Despite the notable improvements since its first annual review, the EC will continue to monitor the effectiveness of the U.S. Department of Commerce’s enforcement mechanisms and its ability to detect false claims of participation in the framework. The EC will also monitor the progress of the U.S. Federal Trade Commission’s sweeps to detect substantive violations of the Privacy Shield.

ICO Publishes New Guidance on GDPR and Data Protection Act 2018

The Information Commissioner’s Office (ICO) (the U.K.’s supervisory authority for data protection) has published new and more detailed guidance since the GDPR was enforced, which has been amalgamated into the ICO’s “Guide to the General Data Protection Regulation.” The new guidance now makes reference to the European Data Protection Board (EDPB) (instead of the Article 29 Working Party, which it replaced) and provides comprehensive and user-friendly analysis on a number of key areas, including what constitutes personal data, the core data protection principles and international transfers.

New Guidance Clarifies Territorial Scope of GDPR

The EDPB recently released new guidance (subject to consultation) aimed at helping companies outside the EU determine whether they will be subject to the GDPR’s rules for processing data. Article 3 of the GDPR provides that the “regulation applies to the processing of personal data in the context of the activities of an establishment of a controller or a processor in the Union, regardless of whether the processing takes place in the Union or not,” and that language had previously caused extensive uncertainty about the territorial scope of the GDPR.

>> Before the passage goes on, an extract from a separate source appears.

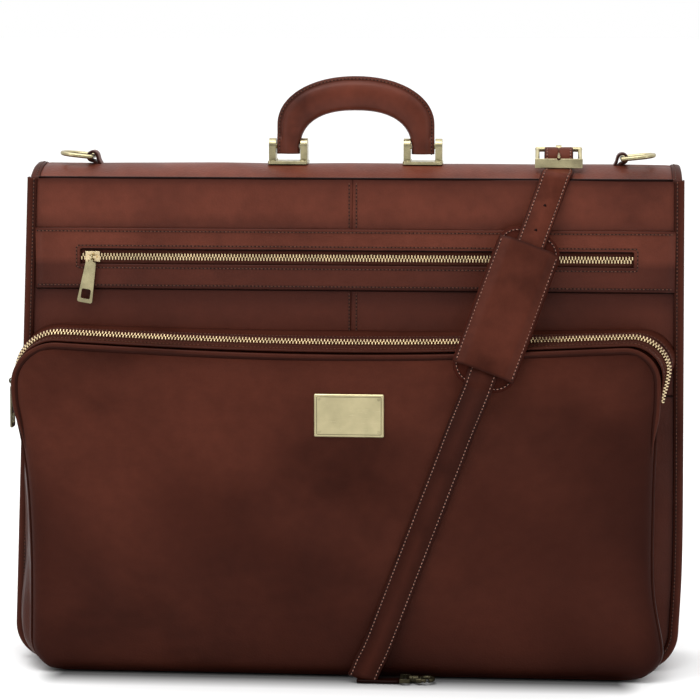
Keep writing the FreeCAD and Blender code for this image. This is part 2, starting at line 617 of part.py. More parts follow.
def main():
    os.makedirs("parts", exist_ok=True)
    skin, slot = front_skin()
    save("front_panel_left", left_of_seam(skin))
    save("front_panel_right", right_of_seam(skin))
    save("zip_band", zip_band(slot))
    save("front_board", board(slot))
    save("front_gusset", gusset())
    save("front_binding", binding())
    save("front_lining", lining())
    chain_y = FRONT_Y - 0.4
    save("upper_zip_tape", zip_tape(ZIP_LEFT - 4, ZIP_RIGHT + 4, FRONT_INSIDE + 0.1, ZIP_Z))
    save("upper_zip_chain", box(ZIP_LEFT + 1, ZIP_RIGHT - 1, chain_y, FRONT_INSIDE + 0.9,
                                ZIP_Z - CHAIN_HEIGHT / 2, ZIP_Z + CHAIN_HEIGHT / 2))
    save("upper_pocket_bag", box(-POCKET_BAG_HALF, POCKET_BAG_HALF, *POCKET_BAG_DEPTH,
                                 POCKET_BAG_LOW, POCKET_BAG_HIGH))
    slider = slider_shape()
    slider_y = chain_y - 0.3 + SLIDER_INSIDE
    slider.translate(V(ZIP_LEFT + SLIDER_START, slider_y, ZIP_Z))
    save("upper_slider", slider)
    pull = pull_shape(10)
    pull.translate(V(ZIP_LEFT + SLIDER_START, slider_y + BRIDGE_Y, ZIP_Z))
    save("upper_pull", pull)

    pocket = pocket_gusset()
    save("pocket_gusset", pocket)
    save("pocket_front", pocket_panel())
    save("pocket_piping", pocket_piping())
    middle_y = FRONT_Y - POCKET_DEPTH / 2
    tape = pocket_ribbon(middle_y + TAPE_HALF, middle_y - TAPE_HALF, 0.8)
    groove = box(-CLEAR, CLEAR, middle_y - GROOVE_HALF, middle_y + GROOVE_HALF, 0, CLEAR)
    save("pocket_zip_tape", tape.cut(groove))
    chain_half = CHAIN_HEIGHT / 2
    save("pocket_zip_chain", pocket_ribbon(middle_y + chain_half, middle_y - chain_half, 1.8))
    middle_half = (POCKET_BASE_HALF + POCKET_FRONT_HALF) / 2
    side_x = (POCKET_BASE_SHIFT + POCKET_FRONT_SHIFT) / 2 - middle_half - POCKET_SLIDER_LIFT
    slider = slider_shape(bridge_turned=True)
    slider.rotate(V(0, 0, 0), V(0, 1, 0), 90)
    slider.rotate(V(0, 0, 0), V(0, 0, 1), -90)
    slider.translate(V(side_x, middle_y, POCKET_SLIDER_Z))
    save("pocket_slider", slider)
    pull = pull_shape(0)
    pull.rotate(V(0, 0, 0), V(0, 0, 1), -90)
    pull.translate(V(side_x + BRIDGE_Y, middle_y, POCKET_SLIDER_Z))
    save("pocket_pull", pull)
    save("nameplate", nameplate())
    save("plate_rivets", plate_rivets())

    zip_y = -LINING_RECESS
    save("inner_zip_tape", box(-INNER_ZIP_HALF - 6, INNER_ZIP_HALF + 6, zip_y, zip_y + 0.6,
                               INNER_ZIP_Z - INNER_TAPE_HALF, INNER_ZIP_Z + INNER_TAPE_HALF))
    save("inner_zip_chain", box(-INNER_ZIP_HALF, INNER_ZIP_HALF, zip_y + 0.6, zip_y + 1.2,
                                INNER_ZIP_Z - INNER_CHAIN_HALF, INNER_ZIP_Z + INNER_CHAIN_HALF))
    stop = -INNER_ZIP_HALF + 8
    body = box(stop - 5, stop + 5, zip_y + 1.5, zip_y + 2.6, INNER_ZIP_Z - 3.6, INNER_ZIP_Z + 3.6)
    stud = rod((stop, zip_y + 2.6, INNER_ZIP_Z), (stop, zip_y + 4.4, INNER_ZIP_Z), 0.55)
    save("inner_slider", body.fuse(stud).removeSplitter())
    pull = flat_pull(INNER_PULL_LENGTH)
    pull.translate(V(stop, zip_y + 3.5, INNER_ZIP_Z))
    save("inner_pull", pull)

    save("strap_front", strap_front())
    save("pad_sleeve", pad_sleeve())
    save("pad_backing", pad_backing())
    for name, at, along in (("front", FRONT_HOOK_AT, (1, 0, 0)), ("tail", TAIL_HOOK_AT, (0.03, 0, -1))):
        across = (0, 1, 0) if name == "front" else (1, 0, 0)
        save(name + "_swivel", placed(swivel_base(), at, along, across))
        save(name + "_hook", placed(hook_body(), at, along, across))
        save(name + "_trigger", placed(hook_trigger(), at, along, across))

    half = TOP_HALF_WIDTH - 6
    save("spine_cover", spine_cover())
    save("spine_padding", spine_padding())
    save("spine_lining", box(-half, half, -34, 34, SEAM_HEIGHT - 3.5, SEAM_HEIGHT - LEATHER))
    save("handle_brackets", both_sides(bracket()))
    save("bracket_rivets", bracket_rivets())
    save("handle_pins", handle_pins())
    save("ring_tabs", both_sides(ring_tab()))
    save("strap_top", strap_over_top())
    save("buckle_frame", buckle_frame())
    save("buckle_loop", buckle_loop())
    save("buckle_prong", buckle_prong())
    core = grip_core()
    save("grip_cover", grip_cover(core))
    save("grip_core", core)
    save("grip_ferrules", grip_ferrules())
    save("left_ring", d_ring(-1))
    save("right_ring", d_ring(1))

    back = mirrored(plate(body_wire(FRONT_Y, foot=PANEL_FOOT), LEATHER))
    save("rear_panel_left", left_of_seam(back))
    save("rear_panel_right", right_of_seam(back))
    save("rear_board", mirrored(board()))
    save("rear_gusset", mirrored(gusset()))
    save("rear_binding", mirrored(binding()))
    save("rear_lining", mirrored(lining()))
    save("garment_straps", garment_straps())
    save("hanger_clamp", hanger_clamp())
    save("clamp_bar", clamp_bar())
    save("strap_tail", strap_tail())


main()
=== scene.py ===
"""Looks of a folded leather garment bag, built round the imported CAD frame."""
import json
import math

import bmesh
import bpy
from mathutils import Matrix, Vector, noise
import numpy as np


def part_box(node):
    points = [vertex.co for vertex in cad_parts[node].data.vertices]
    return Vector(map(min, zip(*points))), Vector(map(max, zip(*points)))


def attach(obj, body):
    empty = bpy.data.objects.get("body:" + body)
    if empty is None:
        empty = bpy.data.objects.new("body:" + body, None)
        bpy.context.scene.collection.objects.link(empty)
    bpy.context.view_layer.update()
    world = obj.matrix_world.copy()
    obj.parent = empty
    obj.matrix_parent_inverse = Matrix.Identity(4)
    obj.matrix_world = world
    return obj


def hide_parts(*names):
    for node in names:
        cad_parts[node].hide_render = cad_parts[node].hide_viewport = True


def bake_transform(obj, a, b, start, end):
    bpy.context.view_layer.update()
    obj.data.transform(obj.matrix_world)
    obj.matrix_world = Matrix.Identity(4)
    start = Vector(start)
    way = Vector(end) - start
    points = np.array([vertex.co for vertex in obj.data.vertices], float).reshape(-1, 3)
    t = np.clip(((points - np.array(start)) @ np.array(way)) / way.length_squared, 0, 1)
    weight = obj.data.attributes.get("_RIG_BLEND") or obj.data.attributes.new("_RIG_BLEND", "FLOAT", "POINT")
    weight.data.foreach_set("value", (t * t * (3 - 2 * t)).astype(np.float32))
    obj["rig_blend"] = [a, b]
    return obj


bl_info = {
    "name": "Leather garment bag",
    "version": (1, 0, 0),
    "blender": (4, 5, 0),
    "location": "View3D > Sidebar > Garment bag",
    "description": "Leather, stitching, zips and hardware of a folded garment bag",
    "category": "Object",
}

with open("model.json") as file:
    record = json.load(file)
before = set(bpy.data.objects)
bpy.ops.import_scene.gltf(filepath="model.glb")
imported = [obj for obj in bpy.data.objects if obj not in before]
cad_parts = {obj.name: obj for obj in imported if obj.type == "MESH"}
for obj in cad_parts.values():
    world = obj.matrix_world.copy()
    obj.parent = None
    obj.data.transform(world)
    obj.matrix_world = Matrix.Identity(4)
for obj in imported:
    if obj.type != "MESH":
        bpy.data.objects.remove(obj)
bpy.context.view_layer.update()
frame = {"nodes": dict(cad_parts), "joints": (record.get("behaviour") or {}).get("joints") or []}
MM = 0.001

# ---- places taken from the frame ----
FACE_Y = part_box("front_panel_left")[0].y
REAR_FACE_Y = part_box("rear_panel_left")[1].y
SPLIT_Y = (FACE_Y + REAR_FACE_Y) / 2
FOOT_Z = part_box("front_panel_left")[0].z
SEAM_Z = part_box("front_panel_left")[1].z
BASE_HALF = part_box("front_gusset")[1].x
SPINE_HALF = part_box("spine_cover")[1].x
TOP_HALF = SPINE_HALF + 5 * MM
CREST_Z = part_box("spine_cover")[1].z
WALL_TOP_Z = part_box("front_gusset")[1].z
BAND_LOW, BAND_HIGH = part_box("zip_band")[0].z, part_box("zip_band")[1].z
CHAIN_LOW, CHAIN_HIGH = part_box("upper_zip_chain")
ZIP_Z = (CHAIN_LOW.z + CHAIN_HIGH.z) / 2
POCKET_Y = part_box("pocket_front")[0].y
POCKET_DEPTH = FACE_Y - POCKET_Y
POCKET_BASE_HALF = (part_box("pocket_gusset")[1].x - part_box("pocket_gusset")[0].x) / 2
POCKET_FRONT_HALF = (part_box("pocket_piping")[1].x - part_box("pocket_piping")[0].x) / 2
POCKET_BASE_SHIFT = (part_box("pocket_gusset")[1].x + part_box("pocket_gusset")[0].x) / 2
POCKET_FRONT_SHIFT = (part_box("pocket_piping")[1].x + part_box("pocket_piping")[0].x) / 2
POCKET_BASE_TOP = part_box("pocket_gusset")[1].z
POCKET_FRONT_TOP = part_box("pocket_piping")[1].z
PLATE_LOW, PLATE_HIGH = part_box("nameplate")
GRIP_LOW, GRIP_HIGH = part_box("grip_cover")
SPINE_REACH = 35 * MM     # half depth of the crowned leather
CORNER_BASE = 32 * MM
POCKET_LOW = 1.4 * MM     # lower edge of the pocket's front panel
CORNER_TOP = 7 * MM
POCKET_RADIUS = 36 * MM
STRAP_LEAN = Vector((0.37, 0.0, 1.0)).normalized()
STRAP_WIDTH = 26 * MM
STRAP_THICK = 3.0 * MM
PLY_WIDTH = 12.7 * MM     # each half of the ply in the buckle
PLY_THICK = 2.6 * MM
SLOT_HALF = 6.5 * MM      # upper zip's slot, halved in height
SLOT_SEAM = 4.6 * MM      # stitches beyond the slot's ends
SLOT_SEAM_RISE = 10 * MM
SEAM_STITCHES = 3.2 * MM  # rows beside the centre seam
BINDING_STITCHES = 5.2 * MM
FLAP_Z = 253 * MM         # short seam right of the pocket
LEATHER_WALL = 2.0 * MM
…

The new guidance clarifies that the applicability of the GDPR to a non-EU data controller requires a fact-based analysis and is not automatic. For example, if a U.S.-based company makes one-off use of an EU-based processor, the processor can comply with its GDPR obligations without those obligations necessarily attaching to the U.S. company. In addition, the guidance clarifies that the GDPR will apply to an establishment outside the EU where the establishment intends to target a data subject in the EU.